A: First compute the g.c.d. of the two numbers by the Euclidean algorithm, which $O(N)$, if $N$ is an upper bound for both numbers, then factor the g.c.d. by one of the standard algorithms, e.g. Pollard's ρ algorithm if the  numbers are big.
For small numbers you can find the factorisation of the g.c.d. by hand. A way to do it rests on the following observations:


*

*The smallest number which divides a given number $n$ is necessarily prime.

*If a number is  not prime, it has a divisor $d$ such that $1<d\le \sqrt n$.

*A prime number $\ge 5$ has the form $6k+1$ or $6k+5$.


From these observations you can deduce this algorithm:


*

*Test if $n$ is divisible by $2$, and if it is,, divide it by $2$ as much as possible.

*Do the same with $3$ and the current value of $n$ (i.e. initial $n$ divides by the relevant $2^k$)
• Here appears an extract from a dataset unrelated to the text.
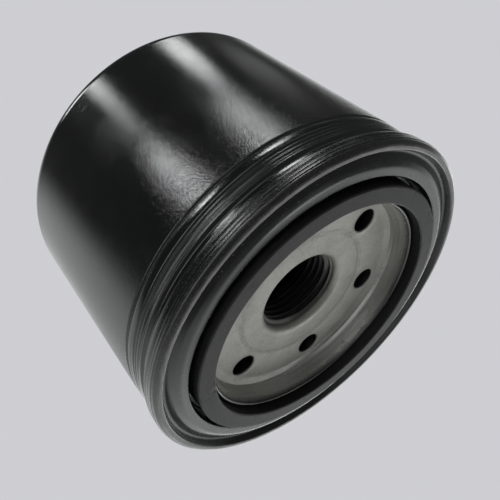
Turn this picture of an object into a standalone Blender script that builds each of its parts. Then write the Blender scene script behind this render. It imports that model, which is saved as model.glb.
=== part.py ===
"""Spin-on oil filter for a small engine, built as separate pieces.

The filter stands on its closed end. +Z is its axis and points to the threaded end,
and the origin is the middle of the closed end's lowest face. Everything is in metres.
"""

import math

import bmesh
import bpy
from mathutils import Matrix, Vector

MM = 0.001

# Driving dimensions
HEIGHT = 60.0 * MM
CAN_RADIUS = 38.0 * MM
CAN_END_RADIUS = 37.4 * MM
SEAM_RADIUS = 38.6 * MM
SEAM_DROP = 1.1 * MM
GASKET_OUTER = 30.4 * MM
GASKET_INNER = 26.6 * MM
GASKET_THICKNESS = 5.0 * MM
PLATE_DROP = 7.5 * MM
INLET_COUNT = 6
INLET_CIRCLE = 19.9 * MM
INLET_RADIUS = 2.5 * MM
THREAD_PITCH = 1.5875 * MM
THREAD_MINOR = 8.65 * MM
THREAD_MAJOR = 9.5 * MM

# Sheet thicknesses and clearances
CAN_SHEET = 0.5 * MM
LID_SHEET = 0.6 * MM
CAP_SHEET = 0.6 * MM
PLATE_SHEET = 2.8 * MM
GAP = 0.3 * MM
FINE_GAP = 0.2 * MM

# Heights that several pieces share
PLATE_TOP = HEIGHT - PLATE_DROP
PLATE_UNDER = PLATE_TOP - PLATE_SHEET
HUB_END = 43.7 * MM
UPPER_CAP_TOP = 41.6 * MM
LOWER_CAP_UNDER = 9.4 * MM
ADHESIVE_THICKNESS = 0.7 * MM
ELEMENT_RADIUS = 32.0 * MM
TUBE_OUTER = 13.0 * MM
RELIEF_HOLE = 6.0 * MM

# Facets around a turned piece: the outside ones, and the smaller ones inside
OUTER_STEPS = 48
INNER_STEPS = 36
WIRE_SIDES = 6


def clear_scene():
    """Remove whatever the file holds."""
    for thing in list(bpy.data.objects):
        bpy.data.objects.remove(thing, do_unlink=True)


def make_material(name, colour, roughness, metallic):
    """Principled material with one plain colour."""
    material = bpy.data.materials.new(name)
    material.use_nodes = True
    shader = material.node_tree.nodes["Principled BSDF"]
    shader.inputs["Base Color"].default_value = (*colour, 1.0)
    shader.inputs["Roughness"].default_value = roughness
    shader.inputs["Metallic"].default_value = metallic
    return material


def add_object(name, shape, material, origin=(0.0, 0.0, 0.0)):
    """Turn a bmesh into a smooth-shaded object whose origin is at the given place."""
    bmesh.ops.remove_doubles(shape, verts=shape.verts, dist=0.001 * MM)
    bmesh.ops.dissolve_degenerate(shape, edges=shape.edges, dist=0.001 * MM)
    bmesh.ops.recalc_face_normals(shape, faces=shape.faces)
    bmesh.ops.translate(shape, verts=shape.verts, vec=-Vector(origin))
    mesh = bpy.data.meshes.new(name)
    shape.to_mesh(mesh)
    shape.free()
    mesh.shade_smooth()
    mesh.set_sharp_from_angle(angle=math.radians(35))
    mesh.materials.append(material)
    thing = bpy.data.objects.new(name, mesh)
    thing.location = origin
    bpy.context.collection.objects.link(thing)
    return thing


def arc(middle, radius, start, end, count):
    """Points of an arc in the (radius, height) half plane, angles in degrees."""
    points = []
    for step in range(count + 1):
        angle = math.radians(start + (end - start) * step / count)
        points.append((middle[0] + radius * math.cos(angle), middle[1] + radius * math.sin(angle)))
    return points


def box_outline(inner, outer, low, high):
    """Rectangle in the (radius, height) half plane."""
    return [(inner, low), (outer, low), (outer, high), (inner, high)]


def spin_outline(shape, outline, steps, closed=True):
    """Turn an outline about Z inside a bmesh."""
    corners = [shape.verts.new((radius, 0.0, height)) for radius, height in outline]
    edges = [shape.edges.new(pair) for pair in zip(corners, corners[1:])]
    if closed and (outline[0][0] > 0.0 or outline[-1][0] > 0.0):
        edges.append(shape.edges.new((corners[-1], corners[0])))
    bmesh.ops.spin(
        shape,
        geom=corners + edges,
        cent=(0.0, 0.0, 0.0),
        axis=(0.0, 0.0, 1.0),
        angle=math.tau,
        steps=steps,
        use_merge=True,
    )


def turned(name, outline, material, steps=INNER_STEPS, origin=(0.0, 0.0, 0.0)):
    """Solid of revolution about Z."""
    shape = bmesh.new()
    spin_outline(shape, outline, steps)
    return add_object(name, shape, material, origin)


def cut_with(thing, cutter):
    """Subtract a cutter from an object with a Boolean modifier."""
    cutter.hide_render = True
    cutter.display_type = "WIRE"
    modifier = thing.modifiers.new("cut_" + cutter.name, "BOOLEAN")
    modifier.operation = "DIFFERENCE"
    modifier.solver = "EXACT"
    modifier.object = cutter


def rod_cutter(name, rods, radius, sides):
    """One cutter object made of straight rods, each given by its two ends."""
    shape = bmesh.new()
    for start, end in rods:
        start = Vector(start)
        run = Vector(end) - start
        turn = Vector((0.0, 0.0, 1.0)).rotation_difference(run)
        place = Matrix.Translation(start + run / 2) @ turn.to_matrix().to_4x4()
        bmesh.ops.create_cone(
            shape,
            cap_ends=True,
            segments=sides,
            radius1=radius,
            radius2=radius,
            depth=run.length,
            matrix=place,
        )
    mesh = bpy.data.meshes.new(name)
    shape.to_mesh(mesh)
    shape.free()
    thing = bpy.data.objects.new(name, mesh)
    bpy.context.collection.objects.link(thing)
    return thing


def box_cutter(name, size, place):
    """Cutter in the shape of a box."""
    shape = bmesh.new()
    bmesh.ops.create_cube(shape, size=1.0, matrix=place @ Matrix.Diagonal((*size, 1.0)))
    mesh = bpy.data.meshes.new(name)
    shape.to_mesh(mesh)
    shape.free()
    thing = bpy.data.objects.new(name, mesh)
    bpy.context.collection.objects.link(thing)
    return thing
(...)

*From now  on, do the same alternatively with $6k-1$ and $6k+1$ until the tested divisor is greater than the square root of the current value of $n$.

*The prime factors of the initial $n$ are the tested divisors with a positive answer, plus the final value of $n$.

A: Numbers that you have mentioned are quite small to talk about a method. You can notice that dividing both even numbers by $2$ as long as we get an odd number into further composition results in:
$2252=2 \cdot 1126=2\cdot2\cdot563$
$4082=2\cdot2041=2\cdot13\cdot157$
An interesting thing to observe here is that:
$\sum2041=981+675+369+16$
This is coming from the structure of two prime numbers, since $13=3\cdot3+4$ and $157=3\cdot51+4$
In the above example the difference between 3-term arithmetic progression is equal to:
$d=2\cdot3\cdot51=306$
The number $51$ gets into two prime factors of $3$ and $17$ therefore the greatest common divisor can only be $2$.
A: there is a way to find the greatest common factor in number theory called Euclidean algorithm, but i don't know if that what you looking for.